The City Council has proposed cutting Mayor Stephanie Rawlings-Blake’s $2.8 billion operating budget by $6.1 million, a move her administration said will undermine public safety.
The City Council’s Committee of the Whole voted to approve several amendments to the budget ordinance during a voting session on Monday.
Council President Bernard C. "Jack" Young wants the mayor to use the funds cut from the budget to pay for priorities, such as keeping recreation centers and three firehouses open.
The City Council has the ability to cut from the budget, but doesn't have the ability to add or direct where funds should be used.
The administration maintains that under the City Charter, the funds cut by the council cannot be used to pay for those programs. The administration also claims the cuts would force layoffs, cut funding for patrol officers, cut funding for trash pick up and small business programs.

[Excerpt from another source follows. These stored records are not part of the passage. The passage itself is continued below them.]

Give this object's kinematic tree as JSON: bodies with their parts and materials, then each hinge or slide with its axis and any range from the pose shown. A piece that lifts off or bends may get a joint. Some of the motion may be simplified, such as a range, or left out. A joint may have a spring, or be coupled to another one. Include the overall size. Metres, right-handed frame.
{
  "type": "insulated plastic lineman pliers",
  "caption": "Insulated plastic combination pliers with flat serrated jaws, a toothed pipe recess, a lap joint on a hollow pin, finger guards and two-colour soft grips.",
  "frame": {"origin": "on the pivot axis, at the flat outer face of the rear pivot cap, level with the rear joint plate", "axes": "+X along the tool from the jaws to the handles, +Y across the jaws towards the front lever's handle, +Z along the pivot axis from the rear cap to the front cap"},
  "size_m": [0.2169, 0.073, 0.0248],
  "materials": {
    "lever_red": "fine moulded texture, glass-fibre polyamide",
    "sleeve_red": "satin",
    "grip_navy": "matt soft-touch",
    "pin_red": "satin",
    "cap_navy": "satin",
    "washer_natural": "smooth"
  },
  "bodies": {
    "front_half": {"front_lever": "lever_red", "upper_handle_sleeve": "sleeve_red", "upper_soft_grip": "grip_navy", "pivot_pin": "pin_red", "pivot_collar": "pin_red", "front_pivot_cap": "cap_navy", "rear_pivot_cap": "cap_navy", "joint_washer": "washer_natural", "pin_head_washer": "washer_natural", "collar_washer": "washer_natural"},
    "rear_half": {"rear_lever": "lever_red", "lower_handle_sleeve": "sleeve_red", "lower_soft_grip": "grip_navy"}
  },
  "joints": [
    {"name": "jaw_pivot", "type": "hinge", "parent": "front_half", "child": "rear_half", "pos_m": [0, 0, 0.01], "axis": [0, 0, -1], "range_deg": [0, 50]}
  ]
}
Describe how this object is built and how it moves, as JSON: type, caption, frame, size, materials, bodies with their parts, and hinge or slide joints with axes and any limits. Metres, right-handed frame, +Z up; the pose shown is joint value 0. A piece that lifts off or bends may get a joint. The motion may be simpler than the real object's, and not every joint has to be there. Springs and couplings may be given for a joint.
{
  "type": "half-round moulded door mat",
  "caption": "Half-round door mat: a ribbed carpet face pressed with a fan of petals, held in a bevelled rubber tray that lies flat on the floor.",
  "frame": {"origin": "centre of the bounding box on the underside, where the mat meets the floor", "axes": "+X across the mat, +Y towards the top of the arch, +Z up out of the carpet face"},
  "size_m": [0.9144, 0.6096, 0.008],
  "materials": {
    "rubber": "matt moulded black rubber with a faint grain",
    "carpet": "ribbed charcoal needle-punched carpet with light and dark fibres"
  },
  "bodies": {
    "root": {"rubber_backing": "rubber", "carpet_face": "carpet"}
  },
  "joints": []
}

"I am disappointed and very much disagree with the budget cuts that the City Council is advancing. The proposed cuts to the police department budget will undermine the progress we have made reducing crime in Baltimore and should be cause for serious concern," Rawlings-Blake said in a statement released to the media. "Other cities across the nation have made cuts to their police forces, and crime increased. Until now, Baltimore has invested in an aggressive plan to hire new police officers and crime has declined to historic lows."
Lester Davis, a spokesman for Young, said the administration's claims the amendments will result in police officers losing their jobs are false, and that the cuts only eliminate currently vacant positions included in the budget.
"It's a sad diversionary tactic by the administration. The citizens of Baltimore and the [City] Council are smarter than that," Davis said.
Earlier in the evening, the administration characterized Young's proposed cuts as irresponsible.
"It is remarkable that at the same time the council president is honoring Commissioner Bealefeld for reducing crime, he is seeking to enact irresponsible cuts to the police budget and eliminating funding for neighborhood police patrols," Ryan O'Doherty, a spokesman for the mayor, wrote in an email "If these cuts stand, police hiring could be scaled back considerably and that means fewer officers on the street."
At the end of the City Council's regular meeting on Monday evening, Young said he would take the high road and not respond to accusations that the cuts are irresponsible.